Como consequência da exposição clara e aberta do Princípio da Não contradição, feito de modo suave por Caitanya, todos os sábios eruditos em Gramática e Lógica, mesmo os da linhagem Advaita de Śrī Śaṅkarācārya, na qual Ele havia recebido a ordem de sannyasa, converteram-se à filosofia do acintya bheda-ābheda tattva, proferida no século IV por Bāskarācārya, e trazida no matiz de Mahāprabhu.

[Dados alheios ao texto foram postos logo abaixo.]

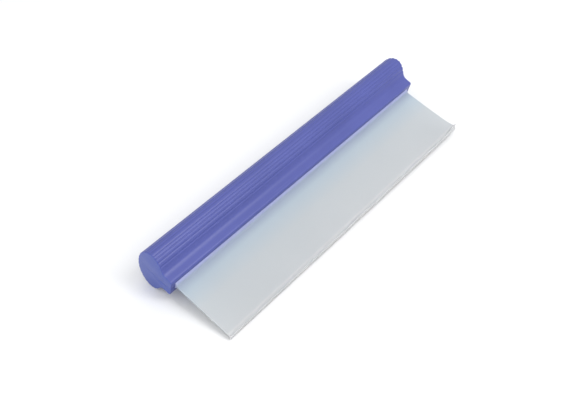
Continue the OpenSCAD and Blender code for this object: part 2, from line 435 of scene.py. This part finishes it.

Assim foi com Prakaśānanda Saraswāti mahārāj, o chefe dos Advaitas na ocasião em que Mahāprabhu demonstrou a inversão epistêmica do Princípio da Não contradição, introduzindo um operador “deôntico” (deve/não-deve) no lugar de um operador lógico rígido (pode/não-pode).

Swāmi Śivānanda mahārāja escreve que, “O Senhor Gaurāṇga converteu a todos os líderes do Advaita, e os cabeças Vaiṣṇavas que se encontravam sob a Sua congregação. Prakaśānanda, o Advaitācārya de Varanāsi, também foi convertido. Os ministros do rei de Gour também se converteram. Kazi, o governador, converteu-se. O rei de Orissa tornou-se um ardente e devotado discípulo de Gaurāṇga. Ele reconheceu no Senhor Caitanya um Avatāra do Senhor Kṛṣṇa”. Um a um dos grandes mestres autênticos da época de Śrī Kṛṣṇa Caitanya foram convertidos, tornando-se grandes devotos do Śrī Kṛṣṇa Caitanya Bharati. isso deu início a uma Sampradaya chamada “Gaudiya” que quer dizer “leveza”, porque deixou de lado a rigidez do Princípio duro da lógica do Ser e do não-ser.